Reproduce precisely the lines between the start of the data below and the line with "below its rim.", both included.

╭─ RECORD EXCERPTS

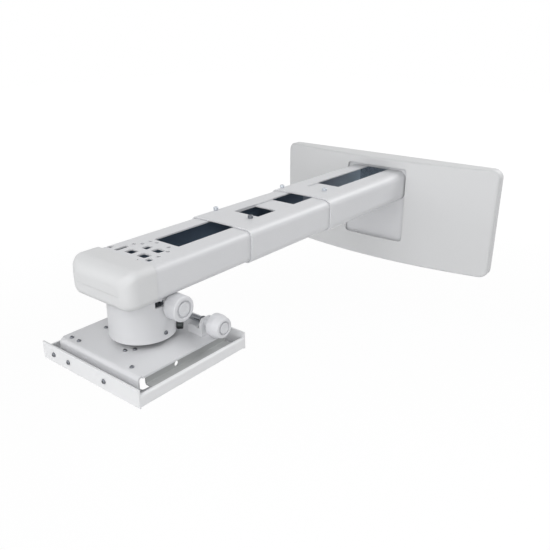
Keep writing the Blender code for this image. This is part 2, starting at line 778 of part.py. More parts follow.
def swivel_pieces(paint, zinc, steel, dark, knob_white, parent):
    base = Vector((0, -HUB_Y, ARM_Z))
    frame = joint_frame("swivel_axis", base, parent)
    edge = HEAD_BEAD
    hollow = HEAD_R - HEAD_WALL
    profile = [
        (BOSS_R, BOSS_BOTTOM),
        (BOSS_R, HEAD_TOP - HEAD_ROOF),
        (hollow, HEAD_TOP - HEAD_ROOF),
        (hollow, HEAD_BOTTOM),
        (HEAD_R - edge, HEAD_BOTTOM),
        (HEAD_R, HEAD_BOTTOM + edge),
        (HEAD_TOP_R, HEAD_TOP),
        (SWIVEL_BOLT_R + PIN_FIT, HEAD_TOP),
    ]
    loops = []
    for radius, z in profile:
        ring = circle(radius, steps=HEAD_STEPS)
        loops.append([Vector((a, b, z)) for a, b in ring])
    bm = bmesh.new()
    rings = [[bm.verts.new(point) for point in loop] for loop in loops]
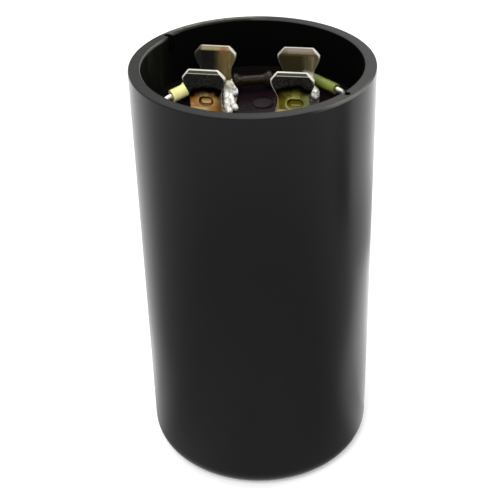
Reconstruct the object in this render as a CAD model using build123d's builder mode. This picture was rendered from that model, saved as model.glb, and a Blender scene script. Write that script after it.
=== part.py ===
"""Motor start capacitor: a moulded phenolic cup closed by a terminal disc set below its rim.

Two fork terminals are riveted through the disc and stand up inside the rim, a bleed resistor with
sleeved leads bridges them, and the wound element stands in the cup on its pad, wired to the
rivets by folded tab straps.

Millimetres, +Z up along the case axis, origin at the centre of the face the case stands on.
Left is -X, right is +X, and the resistor is at the back, +Y.
"""
from build123d import *
import os
from math import radians, tan

# Case: a phenolic cup with a ledge that carries the disc
case_radius = 18.25
case_height = 68.0
rim_wall = 1.8
lower_wall = 2.9
base_thickness = 2.6
base_edge_radius = 3.5
rim_edge_chamfer = 0.35
mouth_edge_chamfer = 0.15
base_recess_radius = 11.0
base_recess_depth = 0.4
notch_width = 1.0
notch_depth = 1.25
notch_height = 3.0
notch_angle = 146.5

# Terminal disc, its gasket and the bead that seals it
disc_recess = 8.5
disc_thickness = 2.2
disc_clearance = 0.1
gasket_thickness = 1.0
gasket_width = 1.7
bead_height = 0.7
bead_width = 0.9

# Fork terminals: one strip of tinned brass each, bent into a U with two quick-connect blades
terminal_spacing = 12.7
blade_width = 6.35
strip_thickness = 0.8
blade_spacing = 8.8
blade_proud = 0.6
bend_radius = 1.0
tip_corner_width = 0.95
tip_corner_height = 1.15
tip_bevel = 0.15
head_height = 1.45
neck_width = 4.6
neck_start = 4.1
neck_end = 5.7
flare_end = 7.1
dimple_length = 2.0
dimple_width = 1.45
dimple_depth = 0.3
dimple_drop = 4.75
fork_turn = {"left": -3.2, "right": -1.6}

# Rivets, and the washers under the disc
shank_radius = 1.25
shank_clearance = 0.05
rivet_head_radius = 1.85
rivet_head_height = 0.8
rivet_head_bevel = 0.5
rivet_tail_radius = 1.9
rivet_tail_height = 0.7
rivet_tail_bevel = 0.35
washer_radius = 2.6
washer_thickness = 0.6

# Vent plug
vent_x = 1.0
vent_y = 3.9
vent_head_radius = 1.6
vent_head_height = 0.4
vent_head_bevel = 0.25
vent_stem_radius = 1.1
vent_barb_radius = 1.5
vent_barb_height = 0.7

# Bleed resistor: a small body, two round leads and the sleeves on them
resistor_x = -1.1
resistor_gap = 3.95
resistor_turn = 14.0
resistor_length = 6.5
resistor_end_radius = 1.3
resistor_waist_radius = 0.8
resistor_end_length = 0.9
resistor_end_bevel = 0.35
resistor_shoulder = 0.8
resistor_lift = 1.65
lead_radius = 0.5
lead_bend_limit = 2.0
lead_elbow = {"left": (0.18, 1.3, 0.15), "right": (-0.19, 4.8, 0.25)}
lead_knee = {"left": [(0.2, -1.5, 0.85)], "right": []}
lead_return = {"left": (0.69, -3.9, -0.4), "right": (0.66, -0.6, 0.05)}
sleeve_radius = {"left": 1.0, "right": 0.8}
sleeve_bore_clearance = 0.05
sleeve_setback = 0.35
sleeve_share = {"left": 0.53, "right": 0.65}
joint_radius = 1.05
joint_height = 1.1
joint_taper = 22.0
joint_inset = 1.08
joint_y = -2.3
joint_clearance = 0.05

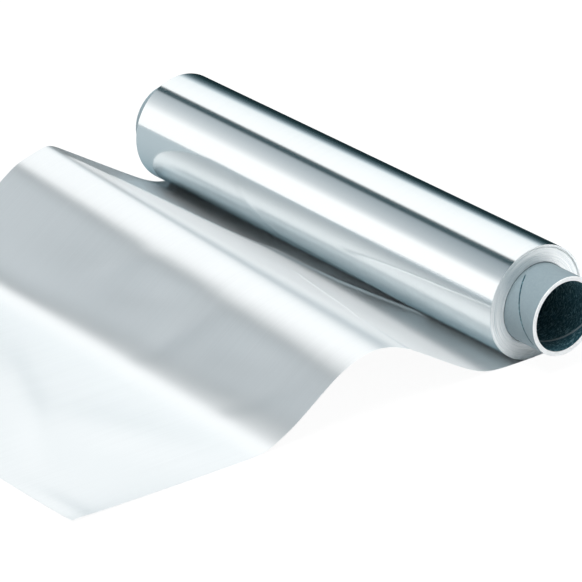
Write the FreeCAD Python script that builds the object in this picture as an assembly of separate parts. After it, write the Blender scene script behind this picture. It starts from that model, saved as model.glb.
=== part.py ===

╰─

* _TASK ANSWER_:
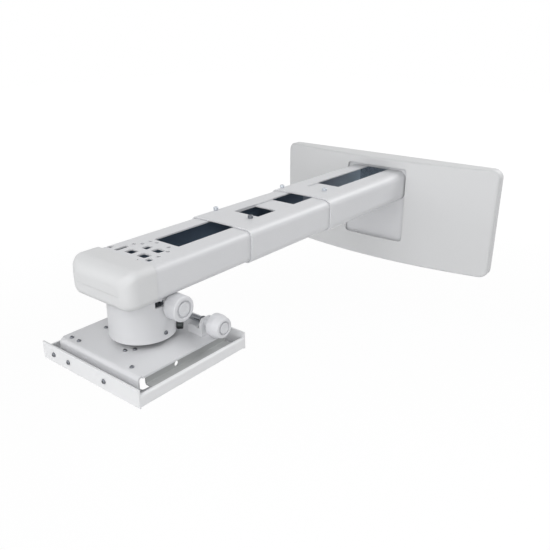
Keep writing the Blender code for this image. This is part 2, starting at line 778 of part.py. More parts follow.
def swivel_pieces(paint, zinc, steel, dark, knob_white, parent):
    base = Vector((0, -HUB_Y, ARM_Z))
    frame = joint_frame("swivel_axis", base, parent)
    edge = HEAD_BEAD
    hollow = HEAD_R - HEAD_WALL
    profile = [
        (BOSS_R, BOSS_BOTTOM),
        (BOSS_R, HEAD_TOP - HEAD_ROOF),
        (hollow, HEAD_TOP - HEAD_ROOF),
        (hollow, HEAD_BOTTOM),
        (HEAD_R - edge, HEAD_BOTTOM),
        (HEAD_R, HEAD_BOTTOM + edge),
        (HEAD_TOP_R, HEAD_TOP),
        (SWIVEL_BOLT_R + PIN_FIT, HEAD_TOP),
    ]
    loops = []
    for radius, z in profile:
        ring = circle(radius, steps=HEAD_STEPS)
        loops.append([Vector((a, b, z)) for a, b in ring])
    bm = bmesh.new()
    rings = [[bm.verts.new(point) for point in loop] for loop in loops]
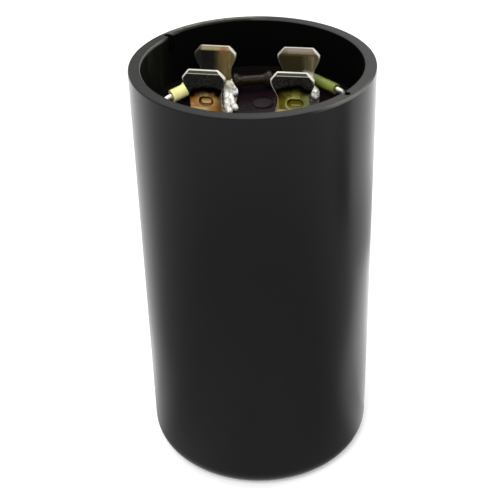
Reconstruct the object in this render as a CAD model using build123d's builder mode. This picture was rendered from that model, saved as model.glb, and a Blender scene script. Write that script after it.
=== part.py ===
"""Motor start capacitor: a moulded phenolic cup closed by a terminal disc set below its rim.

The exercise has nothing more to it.